E' un trattamento farmacologico che può essere scelto da un paziente quando la malattia ha ormai un decorso irreversibile e la sofferenza è diventata insopportabile. Può essere sottoscritta solo dopo consenso informato e un’attenta valutazione medica del singolo caso. Viene eseguita dalle équipe di medici e infermieri di cure palliative nell’imminenza della morte con prognosi di ore o pochi giorni. Al paziente vengono somministrati dei farmaci in grado di sedarlo completamente, fino ad annullare la consapevolezza e il dolore. In questo modo, pur mantenendo il livello dei liquidi nel corpo attraverso flebo, viene interrotta la percezione della sofferenza che può essere non solo fisica ma anche esistenziale.

La legge italiana

In Italia non c’è una norma sulla sedazione profonda, ma c’è quella sulle cure palliative, (la 38 del 2010), votata all’unanimità in Parlamento. Sancisce che queste cure, entrate nei livelli essenziali di assistenza, sono un diritto del paziente. Tutte le procedure terapeutiche che rientrano in questa categoria, compresa la sedazione profonda, sono lecite dal punto di vista legale, giuridico e deontologico. È una procedura che si utilizza nella fase avanzata e terminale di una malattia. Numerosi documenti delle società scientifiche delle Cure del dolore e palliative sottolineano che la sedazione profonda è un trattamento che non ha nulla da condividere con l’eutanasia o morte assistita, come ha spiegato in un’intervista a Tpi Luciano Orsi, anestesista rianimatore e palliativista, vicepresidente della Società Italiana di Cure Palliative, nata a Milano nel 1986 con l’obiettivo di diffondere e promuovere le cure palliative, e di occuparsi dei bisogni clinici e psicologici dei malati in fase avanzata e terminale.

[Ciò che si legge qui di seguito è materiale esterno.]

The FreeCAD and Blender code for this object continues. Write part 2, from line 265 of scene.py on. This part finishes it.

Cosa dice il palliativista

Alcuni suoi chiarimenti spiegano bene le differenze: “Sono due procedimenti completamenti diversi. Diversi sono gli obiettivi, i mezzi utilizzati e i contesti. L’intervento palliativo è un atto terapeutico con cui si vuole liberare il malato dalla sofferenza. L’eutanasia, invece, è la volontà di porre fine alla vita attraverso un farmaco, su esplicita richiesta del malato”.

I farmaci che sedano

“Si usano farmaci sedativi, non la morfina. Nel caso in cui i sintomi della malattia, quali ad esempio il dolore, la fatica nella respirazione, il delirio, cominciano ad aggravarsi, i farmaci vengono somministrati progressivamente nel corso di giorni. Se invece il paziente grava in uno stato emergenziale, come ad esempio un’emorragia interna o esterna, oppure un soffocamento, si procede con una somministrazione rapida per togliergli coscienza”.

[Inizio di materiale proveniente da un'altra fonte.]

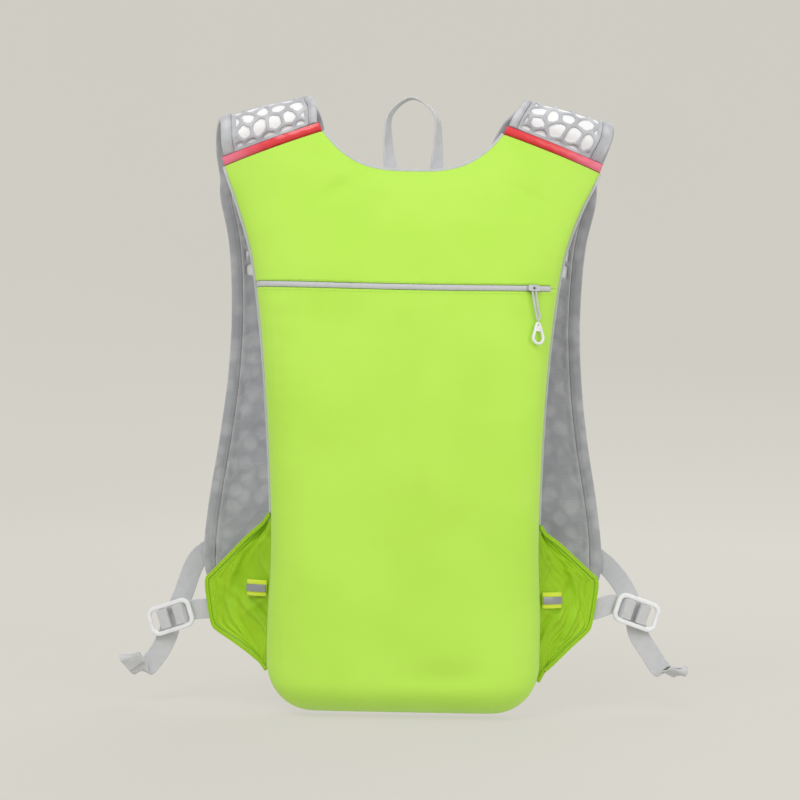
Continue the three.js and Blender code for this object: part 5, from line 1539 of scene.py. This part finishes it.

# %% [markdown]
# ## Stitching
# Seams are what makes sewn work look sewn. One stitch is a short arched thread, a few dozen faces, and a row of them
# lies along a line of places with the surface's own normal. The rows run along both sides of the zip on the cover,
# beside the hems of the straps, on the red trims and beside the outer edges of the wings.


# %% Rows of stitches
def stitch_row(line, normals, pitch=2.6, length=1.9, radius=0.22, lift=0.05):
    """Stitches at even lengths: each a five-sided tube that bows out of the cloth by half its radius."""
    steps = np.linalg.norm(np.diff(line, axis=0), axis=1)
    length_at = np.concatenate([[0], np.cumsum(steps)])
    count = max(int(length_at[-1] / pitch), 1)
    at = (np.arange(count) + 0.5) * pitch
    pick = lambda values: np.stack([np.interp(at, length_at, values[:, k]) for k in range(3)], -1)
    middle, normal = pick(line), unit(pick(normals))
    run = unit(pick(directions(line)))
    side = np.cross(run, normal)
    t = np.linspace(-0.5, 0.5, 5)
    turn = np.linspace(0, 2 * np.pi, 5, endpoint=False)
    swell_out = radius * np.sqrt(np.clip(1 - (2 * t) ** 4, 0.05, 1))
    bow = lift + radius * 1.2 * np.cos(t * np.pi)
    offset = (run[:, None, None] * (t * length)[None, :, None, None]
              + normal[:, None, None] * (bow[:, None] + swell_out[:, None] * np.sin(turn))[None, ..., None]
              + side[:, None, None] * (swell_out[:, None] * np.cos(turn))[None, ..., None])
    points = (middle[:, None, None] + offset).reshape(-1, 3)
    number = np.arange(25).reshape(5, 5)
    ring = np.roll(number, -1, axis=1)
    quads = np.stack([number[:-1], ring[:-1], ring[1:], number[1:]], -1).reshape(-1, 4)
    if outwards(points[:25], quads)[0][0] != quads[0][0]:
        quads, caps = quads[:, ::-1], [number[0], number[-1][::-1]]
    else:
        caps = [number[0][::-1], number[-1]]
    starts = np.arange(count) * 25
    faces = (quads[None] + starts[:, None, None]).reshape(-1, 4).tolist()
    faces += [(cap + start).tolist() for start in starts for cap in caps]
    return points, faces, np.zeros((len(points), 2))


grey_rows, lime_rows = [], []
for sign in (-1, 1):
    rows, length, _ = strap_length(sign)
    row = np.linspace(0.05, LAST_ROW - 0.05, 400)
    for from_inner in (INNER_HEM - 1.5, strap_width(sign, row) - OUTER_HEM + 1.5):
        for through, face in ((HEM_THICKNESS / 2 - 0.75, 1), (-HEM_THICKNESS / 2 + 0.75, -1)):
            base = strap_point(sign, row, from_inner, through)
            normal = unit(strap_point(sign, row, from_inner, through + 1) - base) * face
            grey_rows.append(stitch_row(base, normal, 3.0, 2.1, 0.2))
    share = np.linspace(0.02, 0.98, 60)
    for rise in (1.1, TRIM_WIDTH - 0.9):
        base = seam_place(share, rise) * [sign, 1, 1]
        base[:, 1] = seam_depth(np.abs(base[:, 0]), base[:, 2]) - TRIM_DEPTH + 0.75
        front = np.broadcast_to([0.0, -1, 0], base.shape)
        if rise > 2:
            grey_rows.append(stitch_row(base, front, 2.6, 1.8, 0.18))
    row = np.linspace(0.1, 9.9, 220)
    for through, face in ((0.75, 1), (-0.75, -1)):
        base = wing_point(sign, 0.955, row, through)
        normal = np.broadcast_to(wing_face(sign) * face, base.shape)
        lime_rows.append(stitch_row(base, normal, 2.4, 1.7, 0.2))
share = np.linspace(-0.965, 0.965, 300)
for rise in (-ZIP_BAND_WIDTH / 2 - 1.8, ZIP_BAND_WIDTH / 2 + 1.8):
    height = zip_line(share) + rise
    x = share * half_width(height, share)
    dip = cover_point(share, height, 0.0, swell(x, height) * (1 - np.abs(share) ** 6))
    front = np.broadcast_to([0.0, -1, 0], dip.shape)
    lime_rows.append(stitch_row(dip, front, 2.6, 1.9, 0.2, 0.15))
new_piece("grey_stitching", *joined(*grey_rows), sewing_thread, "grey_tape")
new_piece("lime_stitching", *joined(*lime_rows), lime_thread, "lime_nylon")

# %% [markdown]
# ## Studio
# The stage is one pale bowl: a flat floor just under the bag that curves up far away on every side, so no horizon
# shows from any angle. A wide soft light from the front and above does the modelling, a weaker one fills from the
# other side, and the sky's even light keeps the shadows soft.

# %% Floor and lights
FLOOR_GAP = 2.5
BOWL_FLAT = 2400
BOWL_CURVE = 2200


def bowl():
    """Flat disc, then a quarter circle up, turned round the middle."""
    turn = np.linspace(0, np.pi / 2 * 0.8, 30)
    radius = np.concatenate([np.linspace(0.001, BOWL_FLAT, 12)[:-1], BOWL_FLAT + BOWL_CURVE * np.sin(turn)])
    rise = np.concatenate([np.zeros(11), BOWL_CURVE * (1 - np.cos(turn))]) - FLOOR_GAP
    around = np.linspace(0, 2 * np.pi, 97)[:-1]
    x = radius[:, None] * np.cos(around)
    y = radius[:, None] * np.sin(around)
    points = np.stack([x, y, np.broadcast_to(rise[:, None], x.shape)], -1)
    number = np.arange(points.shape[0] * 96).reshape(-1, 96)
    ring = np.roll(number, -1, axis=1)
    faces = np.stack([number[:-1], ring[:-1], ring[1:], number[1:]], -1).reshape(-1, 4)[:, ::-1]
    return points.reshape(-1, 3), faces


def studio_paper():
    """Matt paper with a barely visible grain, lit a little from within so that it looks even from every side."""
    finish = Finish("studio_paper", Specular_IOR_Level=0.1, Roughness=0.95, Emission_Strength=0.84)
    grain = finish.noise(finish.place(), 400, 2.0)
    finish.shade(
        Base_Color=finish.mixed(grain, paint(212, 209, 201, 0.2), paint(210, 207, 199, 0.2)),
        Emission_Color=finish.mixed(grain, paint(209, 206, 198), paint(208, 205, 197)),
    )
    return finish.material


bowl_points, bowl_faces = bowl()
floor_mesh = bpy.data.meshes.new("studio_floor")
floor_mesh.from_pydata(in_frame(bowl_points).tolist(), [], bowl_faces.tolist())
floor_mesh.polygons.foreach_set("use_smooth", np.full(len(floor_mesh.polygons), True))
floor_mesh.materials.append(studio_paper())
floor = bpy.data.objects.new("studio_floor", floor_mesh)
bpy.context.scene.collection.objects.link(floor)
floor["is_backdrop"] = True


def soft_light(name, place, size, power, colour=(1, 1, 1)):
    """Square area light at a place in the frame, turned towards the bag's middle."""
    data = bpy.data.lights.new(name, "AREA")
    data.shape, data.size, data.energy, data.color = "SQUARE", size, power, colour
    light = bpy.data.objects.new(name, data)
    light.location = place
    middle = in_frame([0, 0, 230])
    light.rotation_euler = Matrix(np.eye(3)).to_euler()
    back = unit(np.array(place) - middle)
    right = unit(np.cross([0, 0, 1], back))
    light.rotation_euler = Matrix(np.stack([right, np.cross(back, right), back], -1).tolist()).to_euler()
    bpy.context.scene.collection.objects.link(light)


soft_light("front_light", (-0.9, -2.0, 1.9), 1.5, 34)
soft_light("fill_light", (1.5, -1.8, 0.5), 1.6, 14)
soft_light("rear_light", (0.8, 2.4, 1.4), 1.8, 30)
world = bpy.data.worlds.new("studio_sky")
world.use_nodes = True
world.node_tree.nodes["Background"].inputs["Color"].default_value = (1, 0.99, 0.97, 1)
world.node_tree.nodes["Background"].inputs["Strength"].default_value = 0.62
bpy.context.scene.world = world
bpy.context.scene.view_settings.view_transform = "Standard"
print("floor lies", FLOOR_GAP, "mm under the bag")

# %% [markdown]
# ## Sizes of frame and dressed bag
# Cloth may stand a little proud of its solid, but the backpack keeps the frame's size. Both boxes are written out
# so that they can be compared.

# %% Sizes
visual_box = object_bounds()
for label, box in (("frame", frame_box), ("dressed", visual_box)):
    print(label, "box:", [round(v, 4) for corner in box for v in corner])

Un percorso condiviso fra medico e paziente

“La decisione finale è condivisa tra un paziente cosciente e in grado di relazionarsi, che deve dare il proprio consenso, e il gruppo di medici, infermieri e psicologi che si occupa del trattamento palliativo. Dato che l’equipe sanitaria prende in carico la persona malata negli ultimi mesi di vita, se l’assistito lo desidera ha tutto il tempo per confrontarsi con chi gli sta vicino ogni giorno, dunque valutare, anticipare una scelta e poi dare il consenso nella fase finale. Più che una decisione, è un processo decisionale, maturato insieme passo dopo passo, in cui è fondamentale l’intesa, l’alleanza terapeutica tra il malato e coloro che lo assistono”.

Non accorcia la vita

“Tutte le ricerche scientifiche in merito hanno ampiamente dimostrato che la sedazione palliativa profonda non anticipa né accelera la morte. Al massimo, può solo allungare i tempi di sopravvivenza, non certo accorciarli. In certi casi, infatti, il malato sedato tende a vivere un po’ più a lungo di quello non sedato”.